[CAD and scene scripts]
_ _ _ _

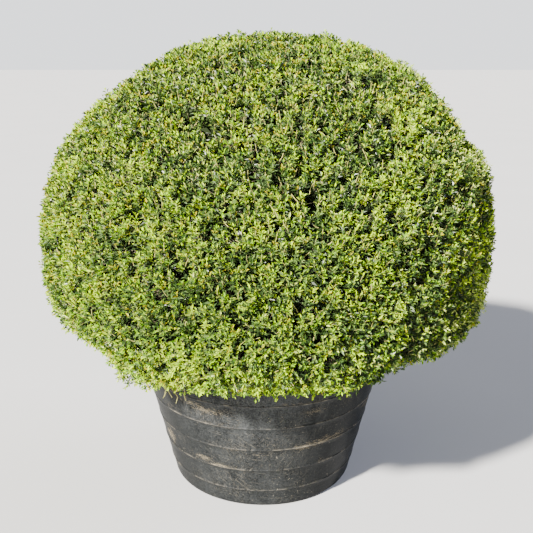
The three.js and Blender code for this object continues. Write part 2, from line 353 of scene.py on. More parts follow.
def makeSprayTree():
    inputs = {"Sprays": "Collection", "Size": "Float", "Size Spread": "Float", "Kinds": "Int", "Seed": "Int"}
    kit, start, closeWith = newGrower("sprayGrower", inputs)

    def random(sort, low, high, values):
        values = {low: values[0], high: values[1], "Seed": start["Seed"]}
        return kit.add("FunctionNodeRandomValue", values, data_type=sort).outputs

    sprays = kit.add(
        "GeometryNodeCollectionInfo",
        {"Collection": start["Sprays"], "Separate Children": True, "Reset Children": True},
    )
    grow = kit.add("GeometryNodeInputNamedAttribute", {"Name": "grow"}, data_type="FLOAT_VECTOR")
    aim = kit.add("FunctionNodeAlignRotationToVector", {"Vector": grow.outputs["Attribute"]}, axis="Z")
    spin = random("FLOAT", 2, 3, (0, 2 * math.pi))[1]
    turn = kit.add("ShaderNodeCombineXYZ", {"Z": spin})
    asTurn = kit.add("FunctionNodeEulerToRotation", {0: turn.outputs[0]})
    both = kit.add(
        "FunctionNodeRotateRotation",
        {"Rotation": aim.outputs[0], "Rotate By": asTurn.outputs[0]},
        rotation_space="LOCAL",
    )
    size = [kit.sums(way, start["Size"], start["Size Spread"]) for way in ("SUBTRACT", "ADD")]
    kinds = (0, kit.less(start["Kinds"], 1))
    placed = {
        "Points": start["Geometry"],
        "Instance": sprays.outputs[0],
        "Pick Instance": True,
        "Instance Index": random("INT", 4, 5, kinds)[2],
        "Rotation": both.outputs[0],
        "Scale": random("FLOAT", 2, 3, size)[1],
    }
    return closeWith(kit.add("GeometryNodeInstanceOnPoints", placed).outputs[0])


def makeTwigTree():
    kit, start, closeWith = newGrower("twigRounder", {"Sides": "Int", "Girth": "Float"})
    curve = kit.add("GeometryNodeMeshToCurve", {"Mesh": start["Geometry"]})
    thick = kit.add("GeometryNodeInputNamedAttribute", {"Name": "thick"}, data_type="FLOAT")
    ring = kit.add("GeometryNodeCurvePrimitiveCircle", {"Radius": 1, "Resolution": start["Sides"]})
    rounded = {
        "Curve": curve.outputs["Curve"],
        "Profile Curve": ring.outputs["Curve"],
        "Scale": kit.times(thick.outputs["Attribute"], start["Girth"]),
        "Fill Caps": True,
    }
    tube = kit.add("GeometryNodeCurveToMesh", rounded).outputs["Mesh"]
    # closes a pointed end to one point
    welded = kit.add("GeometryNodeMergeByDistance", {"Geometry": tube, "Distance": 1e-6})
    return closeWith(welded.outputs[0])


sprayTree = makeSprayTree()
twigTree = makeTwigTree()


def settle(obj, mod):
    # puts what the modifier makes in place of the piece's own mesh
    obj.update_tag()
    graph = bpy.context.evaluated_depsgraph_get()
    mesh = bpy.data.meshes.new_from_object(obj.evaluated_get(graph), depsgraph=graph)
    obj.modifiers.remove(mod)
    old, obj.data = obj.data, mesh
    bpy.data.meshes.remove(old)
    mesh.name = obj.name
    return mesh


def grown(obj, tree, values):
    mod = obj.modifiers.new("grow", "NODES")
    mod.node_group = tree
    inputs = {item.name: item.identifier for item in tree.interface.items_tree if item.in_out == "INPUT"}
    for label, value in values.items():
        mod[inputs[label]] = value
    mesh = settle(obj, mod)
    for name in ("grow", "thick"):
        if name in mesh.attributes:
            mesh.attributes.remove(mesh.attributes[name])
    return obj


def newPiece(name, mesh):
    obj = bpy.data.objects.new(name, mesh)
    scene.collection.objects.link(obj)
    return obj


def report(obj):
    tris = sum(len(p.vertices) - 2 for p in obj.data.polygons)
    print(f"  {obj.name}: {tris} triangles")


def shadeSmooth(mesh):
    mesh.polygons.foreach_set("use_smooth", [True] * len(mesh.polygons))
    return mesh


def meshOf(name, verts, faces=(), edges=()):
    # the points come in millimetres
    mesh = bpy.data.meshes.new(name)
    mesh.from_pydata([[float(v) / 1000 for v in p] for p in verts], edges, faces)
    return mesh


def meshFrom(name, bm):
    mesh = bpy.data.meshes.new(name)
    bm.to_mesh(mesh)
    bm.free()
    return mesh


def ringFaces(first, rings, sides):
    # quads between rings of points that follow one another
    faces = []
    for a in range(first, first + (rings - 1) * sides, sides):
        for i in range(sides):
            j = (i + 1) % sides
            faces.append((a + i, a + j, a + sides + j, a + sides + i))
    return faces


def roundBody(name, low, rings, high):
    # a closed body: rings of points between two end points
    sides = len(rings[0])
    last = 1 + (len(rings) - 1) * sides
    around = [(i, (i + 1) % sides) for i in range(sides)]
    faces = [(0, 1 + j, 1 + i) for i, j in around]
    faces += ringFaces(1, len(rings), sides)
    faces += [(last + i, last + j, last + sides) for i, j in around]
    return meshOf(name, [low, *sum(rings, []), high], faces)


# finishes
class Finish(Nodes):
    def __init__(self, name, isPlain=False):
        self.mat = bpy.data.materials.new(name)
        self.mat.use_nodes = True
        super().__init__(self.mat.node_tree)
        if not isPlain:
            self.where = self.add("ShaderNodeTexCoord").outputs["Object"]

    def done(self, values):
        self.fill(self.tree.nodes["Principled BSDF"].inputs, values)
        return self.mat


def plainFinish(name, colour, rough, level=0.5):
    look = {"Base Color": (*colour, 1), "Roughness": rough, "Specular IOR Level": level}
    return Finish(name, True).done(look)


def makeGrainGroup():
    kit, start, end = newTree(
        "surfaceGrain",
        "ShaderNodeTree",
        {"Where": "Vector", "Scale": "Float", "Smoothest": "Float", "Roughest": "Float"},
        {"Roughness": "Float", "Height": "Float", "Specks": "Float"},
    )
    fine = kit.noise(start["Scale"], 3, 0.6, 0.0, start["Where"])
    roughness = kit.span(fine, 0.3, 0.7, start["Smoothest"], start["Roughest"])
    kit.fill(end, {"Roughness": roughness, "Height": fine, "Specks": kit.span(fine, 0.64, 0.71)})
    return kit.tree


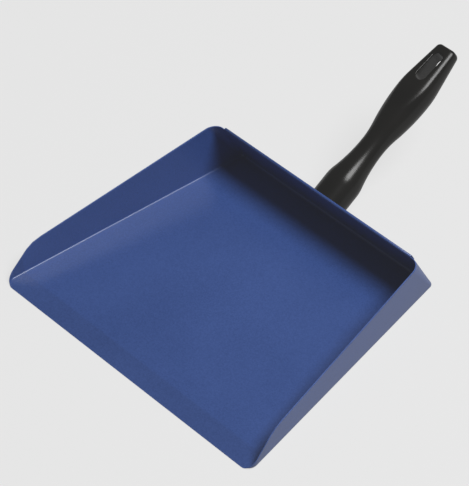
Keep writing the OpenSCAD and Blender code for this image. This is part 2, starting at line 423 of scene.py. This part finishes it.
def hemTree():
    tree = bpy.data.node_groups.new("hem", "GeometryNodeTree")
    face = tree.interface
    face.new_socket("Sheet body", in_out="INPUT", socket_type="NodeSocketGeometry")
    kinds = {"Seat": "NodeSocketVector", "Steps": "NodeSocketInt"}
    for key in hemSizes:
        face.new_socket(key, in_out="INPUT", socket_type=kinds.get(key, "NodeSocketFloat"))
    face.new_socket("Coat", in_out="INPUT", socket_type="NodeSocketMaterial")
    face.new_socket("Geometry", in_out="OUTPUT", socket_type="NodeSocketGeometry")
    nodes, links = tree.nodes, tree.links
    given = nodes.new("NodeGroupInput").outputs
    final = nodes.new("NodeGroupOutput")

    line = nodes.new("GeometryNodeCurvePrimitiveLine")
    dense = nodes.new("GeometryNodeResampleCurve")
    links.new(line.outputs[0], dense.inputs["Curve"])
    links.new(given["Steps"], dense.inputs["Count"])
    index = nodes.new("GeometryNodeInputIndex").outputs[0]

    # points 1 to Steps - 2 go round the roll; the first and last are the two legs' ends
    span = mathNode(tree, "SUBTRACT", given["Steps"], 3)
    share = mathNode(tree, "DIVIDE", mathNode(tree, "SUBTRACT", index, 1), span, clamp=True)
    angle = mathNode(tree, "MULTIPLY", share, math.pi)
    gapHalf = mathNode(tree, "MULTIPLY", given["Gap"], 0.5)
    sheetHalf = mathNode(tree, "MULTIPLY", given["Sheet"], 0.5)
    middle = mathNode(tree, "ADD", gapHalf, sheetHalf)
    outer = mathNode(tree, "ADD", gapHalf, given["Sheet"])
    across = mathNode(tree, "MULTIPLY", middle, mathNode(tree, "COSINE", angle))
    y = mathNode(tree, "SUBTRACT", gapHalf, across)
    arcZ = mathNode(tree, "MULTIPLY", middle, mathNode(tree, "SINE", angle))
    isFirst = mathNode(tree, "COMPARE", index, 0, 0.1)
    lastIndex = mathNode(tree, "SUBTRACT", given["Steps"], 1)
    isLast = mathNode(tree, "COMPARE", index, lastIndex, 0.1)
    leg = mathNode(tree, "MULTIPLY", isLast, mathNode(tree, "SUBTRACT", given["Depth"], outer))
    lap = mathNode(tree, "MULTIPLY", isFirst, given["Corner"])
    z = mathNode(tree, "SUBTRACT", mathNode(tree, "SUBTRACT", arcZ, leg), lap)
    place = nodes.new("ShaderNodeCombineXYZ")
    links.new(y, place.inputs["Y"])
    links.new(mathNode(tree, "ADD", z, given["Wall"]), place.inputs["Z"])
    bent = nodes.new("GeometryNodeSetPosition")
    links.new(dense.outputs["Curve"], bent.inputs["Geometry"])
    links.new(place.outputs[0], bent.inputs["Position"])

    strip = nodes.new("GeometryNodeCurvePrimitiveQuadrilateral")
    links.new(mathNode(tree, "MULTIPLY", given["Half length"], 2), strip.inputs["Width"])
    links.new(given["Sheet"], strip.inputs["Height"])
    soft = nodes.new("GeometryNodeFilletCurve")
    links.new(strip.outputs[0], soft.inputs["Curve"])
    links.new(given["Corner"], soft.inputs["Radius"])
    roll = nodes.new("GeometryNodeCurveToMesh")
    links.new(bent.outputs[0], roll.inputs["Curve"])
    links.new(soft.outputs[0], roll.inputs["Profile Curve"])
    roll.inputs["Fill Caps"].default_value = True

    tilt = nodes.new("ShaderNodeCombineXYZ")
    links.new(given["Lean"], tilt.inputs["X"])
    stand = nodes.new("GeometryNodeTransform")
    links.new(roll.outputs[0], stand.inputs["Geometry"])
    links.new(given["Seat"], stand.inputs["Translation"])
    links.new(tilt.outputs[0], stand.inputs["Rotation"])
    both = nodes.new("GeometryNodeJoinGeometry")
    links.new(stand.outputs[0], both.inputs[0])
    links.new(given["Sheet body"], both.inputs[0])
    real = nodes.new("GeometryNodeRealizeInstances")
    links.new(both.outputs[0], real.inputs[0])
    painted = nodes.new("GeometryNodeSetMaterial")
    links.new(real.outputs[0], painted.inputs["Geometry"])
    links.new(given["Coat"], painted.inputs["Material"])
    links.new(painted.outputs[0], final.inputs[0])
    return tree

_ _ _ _

# [Exercise instructions]
Search the entries for the word "code" and pick out every line that holds it.

# [Reply]
The three.js and Blender code for this object continues. Write part 2, from line 353 of scene.py on. More parts follow.
Keep writing the OpenSCAD and Blender code for this image. This is part 2, starting at line 423 of scene.py. This part finishes it.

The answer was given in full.